Our yoga practice is the way to get down to the bottom of some of the things we don't want to know about ourselves. 
When considering resolutions this year, first consider why. What is the foundation in your mind behind the drive to change that particular thing? Is it a result if outside pressure or an internal imperative? The hows are not as important. Deciding to make the change will help make the hows happen. But if you're not clear on the why you won't have the proper motivation to break deep seated habits. And that is definitely the only way to effect change. 

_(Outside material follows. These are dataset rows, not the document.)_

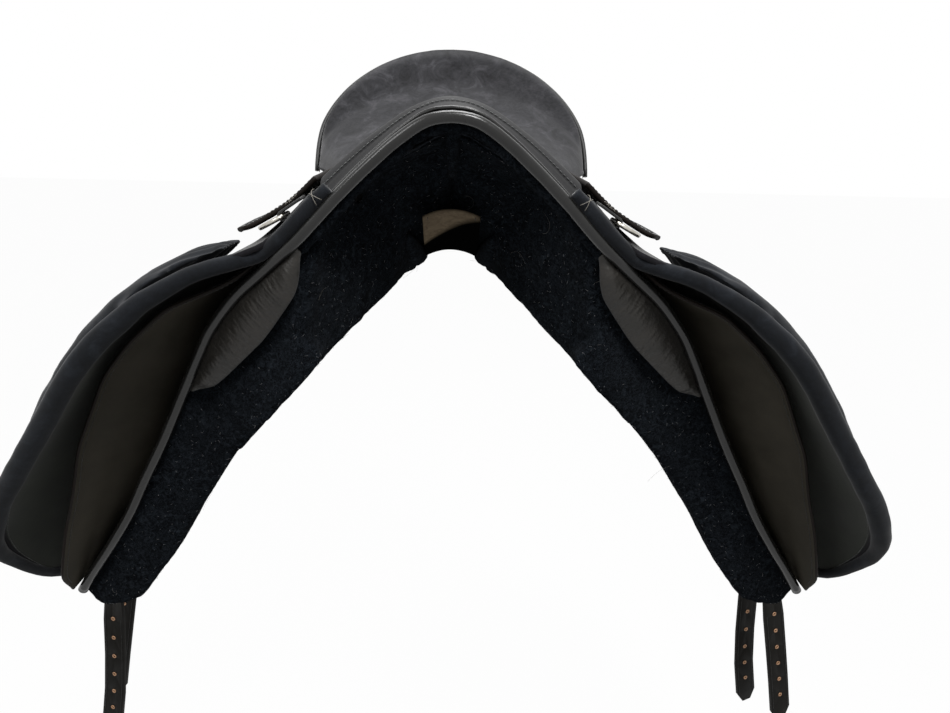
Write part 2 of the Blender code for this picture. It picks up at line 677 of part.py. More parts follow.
def build_sweat_flap(side, word):
    rows = steps(11, SWEAT_TOP_S, 0.490) + [0.520, 0.545, SWEAT_END_S]
    columns = [0.0, 0.06, 0.12, 0.18, 0.24, 0.30] + steps(3, 0.45, 1.0)

    def point(s, t, lift):
        y = mix(along(SWEAT_FRONT, s), along(SWEAT_REAR, s), t)
        return on_slope(side, s, sweat_height(s, y) + lift, y)

    layer("sweat_flap_" + word, [[point(s, t, 0.0) for t in columns] for s in rows],
          [[point(s, t, SWEAT_LEATHER) for t in columns] for s in rows], "brown_black_leather")


def hinge_point(side):
    return on_slope(side, HINGE_S, SKIRT_INNER[0][1] + SKIRT_LEATHER / 2, BAR_FRONT + BAR_LENGTH / 2)


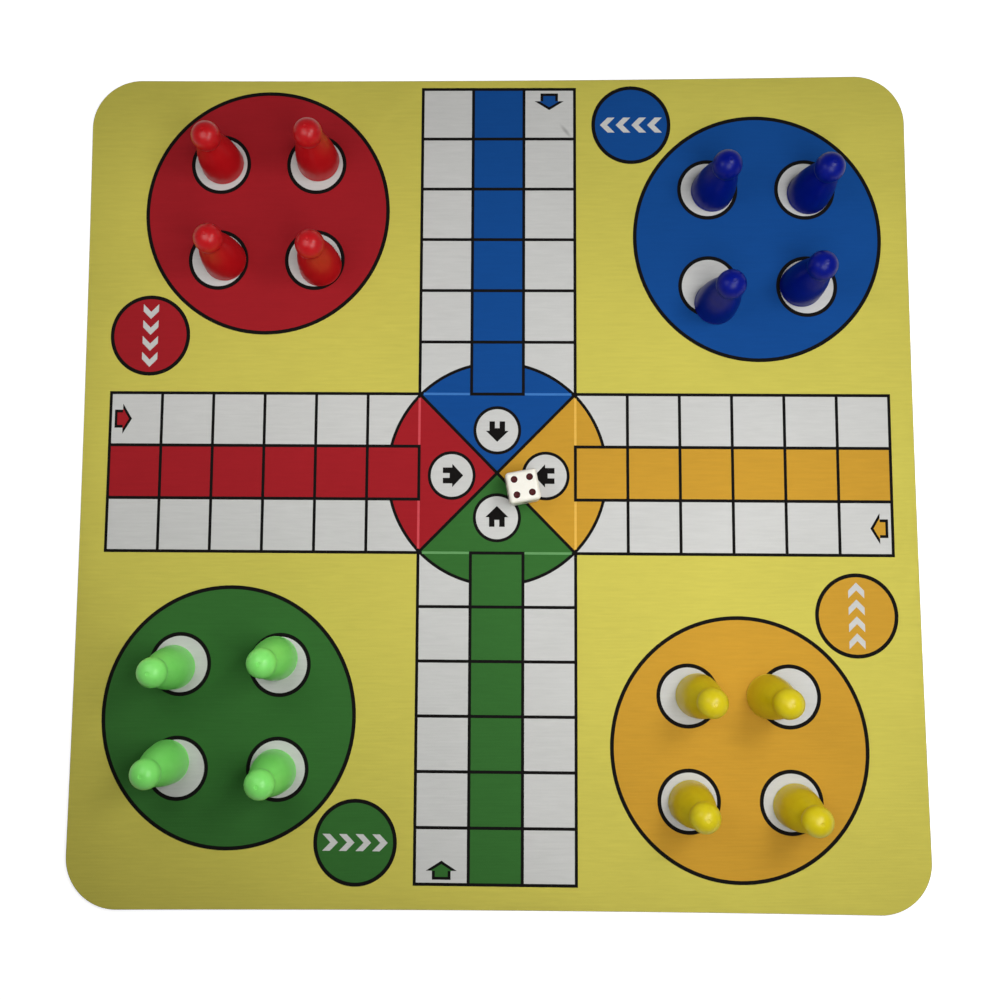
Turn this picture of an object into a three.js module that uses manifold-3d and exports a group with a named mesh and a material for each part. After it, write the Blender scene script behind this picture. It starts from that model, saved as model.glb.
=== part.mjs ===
// Ludo play mat with its sixteen pawns and a die, in millimetres.
// Origin: centre of the mat's underside. +X to the right of the board, +Y to its top, +Z up.
import * as THREE from "three";
import { mergeVertices } from "three/addons/utils/BufferGeometryUtils.js";
import { RoundedBoxGeometry } from "three/addons/geometries/RoundedBoxGeometry.js";
import Module from "manifold-3d";

const wasm = await Module();
wasm.setup();

// Mat: a cloth playing face bonded to a soft rubber sheet, both cut to one outline
const MAT_SIDE = 300;
const MAT_CORNER_R = 18;
const RUBBER_T = 2;
const CLOTH_T = 0.4;
const MAT_CORNER_STEPS = 8;

// Printed field: the border of bare cloth on each side of it, and the square cells it is ruled in
const PRINT_LEFT = 10.4;
const PRINT_RIGHT = 9.4;
const PRINT_TOP = 4.2;
const PRINT_BOTTOM = 9.3;
const CELLS_EACH_WAY = 15;
// The print lies a little askew on the mat
const PRINT_TURN_DEG = -0.28;

// Yards: each colour's four round spots, in shares of a printed cell from the field's centre
const YARD_NEAR_SHARE = 4.54;
const YARD_FAR_SHARE = 5.04;
const SPOT_SHARE = 0.947;

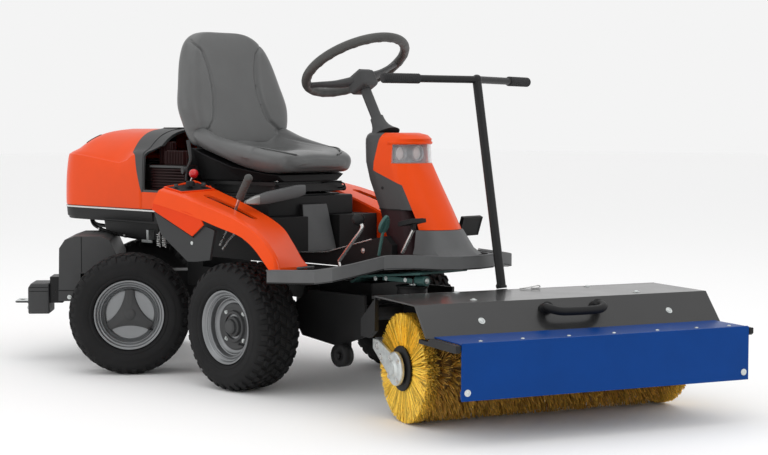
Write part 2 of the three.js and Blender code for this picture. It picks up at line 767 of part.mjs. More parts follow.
function chokeKnob() {
  const knob = rod([-300, -330, 641], [-300, -330, 657], 15, 14);
  return join(knob, rod([-300, -330, 637], [-300, -330, 645], 5, 8));
}

function forwardPedal() {
  const arm = rod([514, -150, 452], [566, -150, 532], 5, 8);
  const pad = new THREE.BoxGeometry(62, 60, 12).rotateY(-12 * DEG).translate(556, -150, 548);
  return join(arm, pad, box(556, 568, -156, -144, 526, 548));
}

function reversePedal() {
  const arm = rod([470, -206, 446], [486, -206, 520], 5, 8);
  const pad = new THREE.BoxGeometry(16, 46, 58).rotateY(24 * DEG).translate(490, -206, 540);
  return join(arm, pad);
}

function brakePedal() {
  const pad = new THREE.BoxGeometry(12, 90, 64).rotateY(20 * DEG).translate(478, 190, 520);
  return join(pad, rod([478, 160, 505], [452, 140, 440], 7, 8));
}

function releaseLever() {
  const foot = [286, -200, 418];
  const bend = [392, -200, 526];
  const head = [374, -200, 551];
  return join(rod(foot, bend, 6, 8), ball(bend, 6.5), rod(bend, head, 6, 8), ball(head, 21));
}

// ---------------------------------------------------------------- rear section
function rearFrame() {
  const ringOuter = rod([0, 0, 196], [0, 0, 344], 52, 20);
  const bore = rod([0, 0, 150], [0, 0, 400], 20 + PLAY, 20);
  const beam = join(box(-500, -30, -55, 55, 216, 320), box(-543, -498, -55, 55, 206, 300));
  const reach = HALF_TRACK - 46;
  const axle = rod([-REAR_ARM, -reach, TYRE_RADIUS], [-REAR_ARM, reach, TYRE_RADIUS], 30, 16);
  const gearbox = box(-320, -140, -120, 120, 150, 290);
  return cut(join(ringOuter, beam, axle, gearbox), bore);
}

function rearCover() {
  const outline = [[-498, 224], [-494, 410], [-474, 440], [-440, 452], [-350, 452], [-318, 438],
    [-292, 380], [-292, 321]];
  const block = sidePlate([...outline, [-420, 321], [-420, 224]], -165, 165);
  return cut(block, box(-600, -200, -56, 56, 200, 320 + GAP));
}

function rearBumper() {
  const block = sidePlate([[-619, 168], [-619, 262], [-609, 277], [-544, 277], [-544, 168]], -68, 68);
  return join(block, box(-668, -610, -45, 45, 206, 212));
}

// ---------------------------------------------------------------- broom
function liftFrame() {
  const pivot = rod([80, -205, 250], [80, 205, 250], 11, 12);
  const cheek = [[60, 262], [66, 232], [112, 170], [280, 150], [402, 190], [402, 318], [150, 318]];
  const cheeks = [-1, 1].map((side) => sidePlate(cheek, side * 196 - 5, side * 196 + 5));
  const cross = box(360, 400, -200, 200, 236, 276);
  const tongueOutline = [[380, 236], [380, 300], [640, 320], [700, 340], [948, 340], [948, 324],
    [710, 322], [650, 290], [420, 236]];
  const tongue = sidePlate(tongueOutline, -30, 30);
  const socket = rod([788, 0, 318], [785, 0, 352], 17, 14);
  const pinTop = rod([BROOM_X, 0, 324], [BROOM_X, 0, 341], 36, 20);
  return join(...cheeks, pivot, cross, tongue, pinTop, socket, ...rollerStubs());
}

const ROLLER_X = 322;
const ROLLER_Z = 128;

function rollerStubs() {
  return [-1, 1].map((side) => join(
    rod([ROLLER_X, side * 198, ROLLER_Z], [ROLLER_X, side * 240, ROLLER_Z], 9, 10),
    box(ROLLER_X - 11, ROLLER_X + 11, side * 196 - 5, side * 196 + 5, ROLLER_Z - 8, 170),
  ));
}

function guideRoller(side) {
  const wheel = rod([ROLLER_X, side * 204, ROLLER_Z], [ROLLER_X, side * 236, ROLLER_Z], 36, 22);
  return cut(wheel, rod([ROLLER_X, side * 190, ROLLER_Z], [ROLLER_X, side * 250, ROLLER_Z], 9 + PLAY, 14));
}

// A bent sheet that follows an outline of [x, z] points.
function bentSheet(points, y0, y1) {
  const inner = points.map(([x, z], i) => {
    const before = points[Math.max(i - 1, 0)];
    const after = points[Math.min(i + 1, points.length - 1)];
    const run = new THREE.Vector2(after[0] - before[0], after[1] - before[1]).normalize();
    return [x + run.y * SHEET, z - run.x * SHEET];
  });
  return sidePlate([...points, ...inner.reverse()], y0, y1);
}

function hood() {
  return bentSheet([[HOOD_REAR, HOOD_TOP], [HOOD_FRONT, HOOD_TOP], [HOOD_LIP_X, HOOD_LIP_Z]],
    -HOOD_HALF, HOOD_HALF);
}

// A D-shaped handle standing on the hood's sloped face.
function hoodHandle() {
  const slope = new THREE.Vector2(HOOD_LIP_X - HOOD_FRONT, HOOD_LIP_Z - HOOD_TOP).normalize();
  const out = new THREE.Vector2(-slope.y, slope.x);
  const at = (down, lift, y) => {
    const x = HOOD_FRONT + slope.x * down + out.x * lift;
    const z = HOOD_TOP + slope.y * down + out.y * lift;
    return [x, y, z];
  };
  const feet = [-1, 1].map((side) => rod(at(50, 4, side * 84), at(50, 22, side * 84), 17, 14));
  const route = [at(50, 16, -84), at(48, 36, -66), at(46, 42, 0), at(48, 36, 66), at(50, 16, 84)];
  const grip = pipe(route, 11, 14, 8);
  return join(...feet, grip);
}

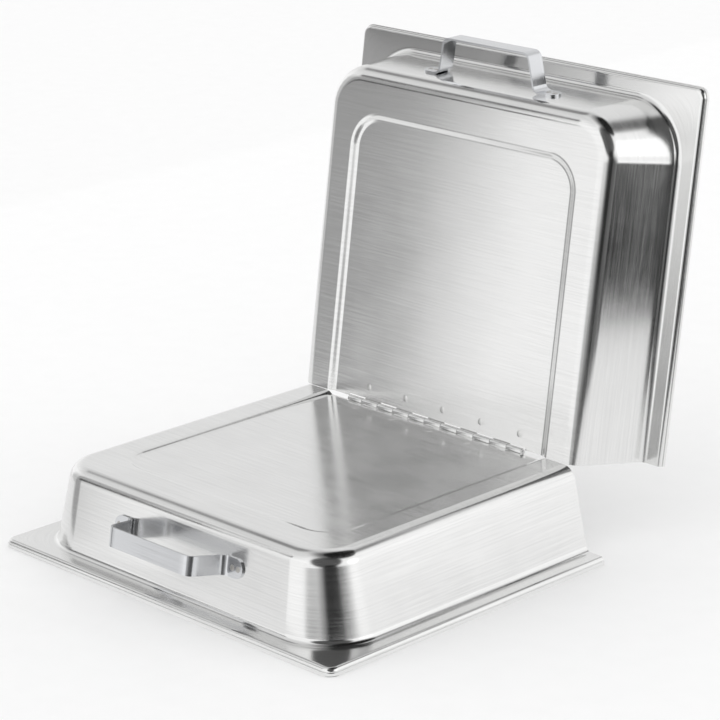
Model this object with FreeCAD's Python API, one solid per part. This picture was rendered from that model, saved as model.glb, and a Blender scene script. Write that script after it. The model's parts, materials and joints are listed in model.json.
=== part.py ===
"""Hinged dome cover for a full-size food pan: two pressed steel half covers on a piano hinge.

Row frame: X runs along the hinge, +Y from the front handle towards the hinge, Z is up. The
origin is on the ground, at the middle of the front rim. Lengths are in mm.
Every part is drawn with the hinge at y = 0 as part of a closed front half. Rear parts are then
turned round and swung up to the rest angle, and all parts are moved to the row frame.
"""
import FreeCAD, Part
import math
import os

os.makedirs("parts", exist_ok=True)
V = FreeCAD.Vector

# ---- overall size of one half cover (outside faces) ----
HALF_W = 165.0          # half of the width across the hemmed rim
HALF_L = 271.0          # hinge line to the end of the rim
SHEET = 0.8             # sheet thickness
RIM_TOP = 5.8           # top face of the flat rim flange
BORDER_Z = 65.0         # raised border on top of the dome
RECESS_DEPTH = 2.35     # pressed-in panel, below the border
SPLIT = 1.6             # half of the gap between the two halves when closed

# ---- rim ----
RIM_CORNER_R = 8.0      # plan radius of the rim corners
RIM_BEND_R = 3.0        # outside radius where the flange turns down
HEM_STEP = 0.6          # how far the folded hem stands out from the turned-down lip
HEM_H = 2.7             # height of the hem
HEM_T = 2.0 * SHEET     # two layers of sheet
HEM_EDGE_R = 0.35

# ---- dome walls: plan position of the outside face at the flange and at the border ----
WALL_BASE_X = 149.2
WALL_BASE_Y = 256.0
WALL_BASE_R = 42.0
WALL_TOP_X = 134.8
WALL_TOP_Y = 246.5
WALL_TOP_R = 31.0
ROOT_FILLET_R = 5.0     # hollow fillet between wall and flange
CROWN_FILLET_R = 12.0   # rounded edge between wall and border

# ---- pressed panel ----
PANEL_X = 106.0         # middle of the sloped step
PANEL_Y = 212.5
PANEL_CORNER_R = 24.0
PANEL_STEP_DEG = 32.0
PANEL_FILLET_R = 7.0

# ---- piano hinge ----
AXIS_Z = 63.4
KNUCKLE_R = 2.75
LEAF_T = 1.2
LEAF_W = 22.0
PIN_R = 1.5
PIN_RUN_CLEARANCE = 0.06
PIN_OVERHANG = 0.25
PIN_END_BEVEL = 0.4
KNUCKLE_PITCH = 16.1
KNUCKLE_COUNT = 11
END_KNUCKLE_L = 14.05
KNUCKLE_GAP = 0.3
LEAF_SETBACK = 3.4      # how far sheet and leaf stay clear of the other leaf's knuckles
CUTOUT_END_GAP = 1.5    # clearance between the barrel end and the cut-out in the sheet
LEAF_CORNER_R = 2.0

# ---- flush rivets through leaf and panel ----
RIVET_COUNT = 5
RIVET_PITCH = 37.5
RIVET_OFFSET = 6.0      # the row sits a little towards +X
RIVET_Y = 12.0
RIVET_SHANK_R = 1.5
RIVET_HEAD_R = 2.6
RIVET_HEAD_DEPTH = 0.5
RIVET_TAIL_R = 2.6
RIVET_TAIL_H = 1.0
RIVET_TAIL_BEVEL = 0.35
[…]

Samaskara is the sanskrit word for habits. They are the ruts that form when you repeat the same action many times. Here is an example of a phenomenon experienced in the ancient world being "proven" by modern science. It is an established fact of medicine that the more often you use a set of brains cells, the link between them strengthens and you're more likely to use that set of cells in the future. Neuroplasticity is the brains ability to create new links between previously unlinked brain cells. This is what is needed to break samaskaras. Its tricky to think about either way. A different language. Lately I've been imagining my ruts filled with water. That way from the top it looks as if they're filled. That way if I fall in I float to the top instead of hanging out at the bottom. 
New beginnings are possible you've just got to find the right tack. Let everyday hold the possibility of new beginnings. 
As you practice (live) be aware of why. Not to analyze but to know.